Hadn’t we tried this before and found it wouldn’t work?

After World War 1, the US, under Woodrow Wilson, championed the idea of a global mediation organisation. The US Congress didn’t ratify American participation. The League of Nations was formed in 1920, but the world’s dominant power stayed out of it, rendering it ineffective from inception.

World War 2 saw the US, UK and Russia on the same side. This unique moment in history allowed for a compact among them to create a global organisation in which the big three — as well as France and China — would wield more power than all the others, through the mechanism of a permanent Security Council membership, and veto on all other membership bids.

This institutionalised a sort of caste system within the global body that persists, and is a blot on UN’s claims of treating all states alike.

Through much of the Cold War, as a result of this structure, the US-Russia battle rendered the Security Council ineffective. In the 1990s, as the Cold War ended and the US emerged as the world’s only superpower still standing, it used the UN to cover up its international interventions.

With geopolitical competition returning in full swing in recent decades, both on the US-Russia and US-China axes, cooperative international action has been more elusive than ever.

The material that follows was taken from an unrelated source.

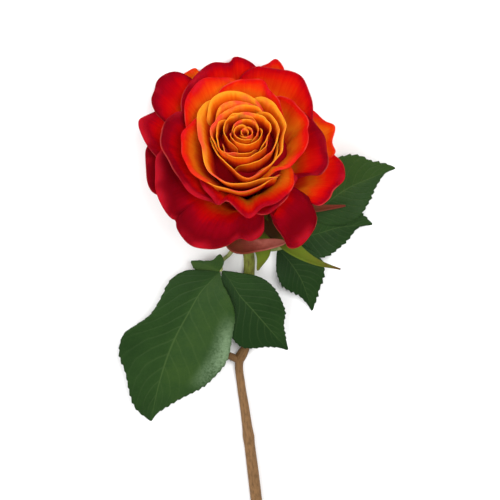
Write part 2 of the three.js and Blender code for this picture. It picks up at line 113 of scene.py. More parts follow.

This has yielded, essentially, the worst of both worlds. UN embraced inequality in exchange for a hoped-for efficiency. It made inequality permanent, failed to change with the times to reflect new values and realities. As a result, it failed on the efficiency front too.

Given that it was never accorded the power or resources to “keep global peace” or “eradicate poverty”, perhaps it is fairer to judge its success on more limited yardsticks.

A different metric

The United Nations is not just the theatre that plays out during high-voltage Security Council sessions or the annual General Assembly in September. The true value of this body lies, perhaps, in the everyday, grassroots apparatus at work around the world.

From funding health programmes and providing vaccines to the world’s poorest communities to deploying peacekeepers in arenas of uneasy coexistence between warring parties, from monitoring global financial stability and offering development assistance to setting international civil aviation norms, from warning the world of the climate crisis and being the home of an admittedly weak but only international framework for climate negotiations (the UNFCCC) to assisting refugees, from speaking the now fashionably-derided but hard-fought and valuable language of human rights to delivering food to devastated zones, from pushing the world to meet sustainable development goals to assisting post-conflict societies with democracy and state-building, the UN system does more than it is credited for.

To be sure, its bureaucracy has its own agendas, prejudices and vested institutional interests. Its agencies often fail, and fail spectacularly, at the targets they set for themselves. The system is rife with waste. And top UN jobs are still controlled by the historically dominant states.

In smaller developing countries, the UN developmental apparatus has been known to create a parasitical professional class and stifle local economies. UN diplomats have often been too meek in the face of the powerful.

Despite all this, it remains an idea worth defending, amid intensifying wars and conflicts, and transnational challenges arising from the climate crisis, the pandemic, and technological disruption. The most powerful state in the international system may have launched a war against multilateralism, but the rest of the world, especially those on the margins, continue to need multilateral bodies and international mechanisms that allow them to express a voice and cast a vote.

Formed amid the rubble of a war that ended exactly eight decades ago, how the UN navigates a new era of war and uncertainty will determine how history judges it at 100.